Mañana el Gobierno instalará una estatua de Néstor Kirchner frente al centro cultural que lleva su nombre. El hecho tiene sentidos múltiples, es en primer término una reivindicación por partida doble, ya que la estatua había sido removida de la sede de la UNASUR en Quito, porque la Asamblea Nacional ecuatoriana la consideraba un símbolo de la corrupción. Pero además será instalada frente al edificio cuyo nombre había sido objeto de intensas polémicas durante el Gobierno de Mauricio Macri.
Es también parte de una operación política destinada a producir el rostro nuevo de un animal metamórfico, cuyas formas han variado a lo largo de la historia argentina, pero cuyo contenido es, o más bien sus impulsores así lo quieren, siempre el mismo. La tradición nacional y popular que ha sido llamada rosismo, yrigoyenismo, peronismo y ahora, según esta pretensión, kirchnerismo.
Néstor Kirchner ya no sería una modulación de la larga historia peronista, sino un hito más, un nuevo mojón de la saga nacional popular. Hay, por fin, como parte de este último movimiento, una voluntad de construir una identidad política.

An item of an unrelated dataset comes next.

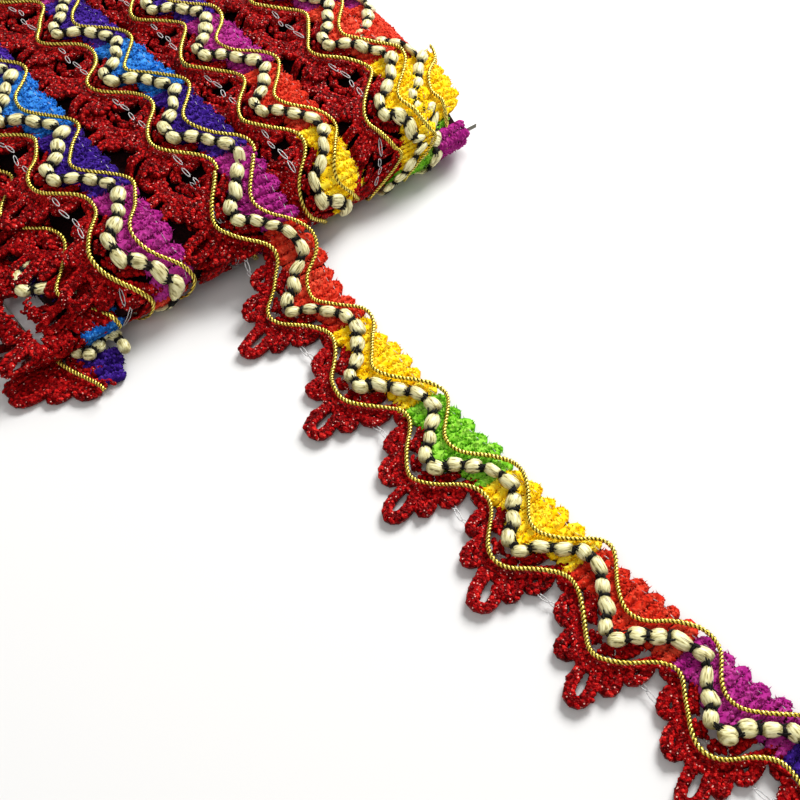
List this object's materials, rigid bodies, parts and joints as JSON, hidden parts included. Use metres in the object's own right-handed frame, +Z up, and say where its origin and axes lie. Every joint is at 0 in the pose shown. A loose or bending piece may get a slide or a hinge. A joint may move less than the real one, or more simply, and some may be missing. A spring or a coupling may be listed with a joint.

Nada de todo esto se trata, evidentemente, del pasado, sino sobre todo del futuro, del modo en el que el kirchnerismo al disputar el espacio de memoria el peronismo quiere en verdad disputar espacios de poder. Sabedores de que, como dijo Juan Carlos Torre: "Perón no creó un partido político, sino una religión". Los kirchneristas tienen que producir también ellos, además de una narrativa, una iconografía en la que se sostenga la emoción que da origen a la creencia.
Interrumpido por el intervalo macrista, al que se considera un período de herético y por ello nunca una visión alternativa de la sociedad y de la política, sino algo portador de impulsos demoníacos, el proceso de beatificación y canonización y santificación de Néstor Kirchner, es una parte esencial de la estrategia que tiene por objeto la construcción de una nueva hegemonía política, que hacia adentro debe desplazar al primero los antiguos caudillos peronistas y hacia afuera tornarse dominante en el conjunto de la sociedad.
La naturaleza del poder queda siempre establecida por los mecanismos con los que se produce. El que se construye de este modo no es un poder basado en el diálogo y la deliberación pública. No es el poder de la palabra, sino el de las imágenes, no el de las ideas, sino el de las emociones. Un poder que resulta, en definitiva, más útil a quienes lo detentan que a la sociedad sobre la que enojarse.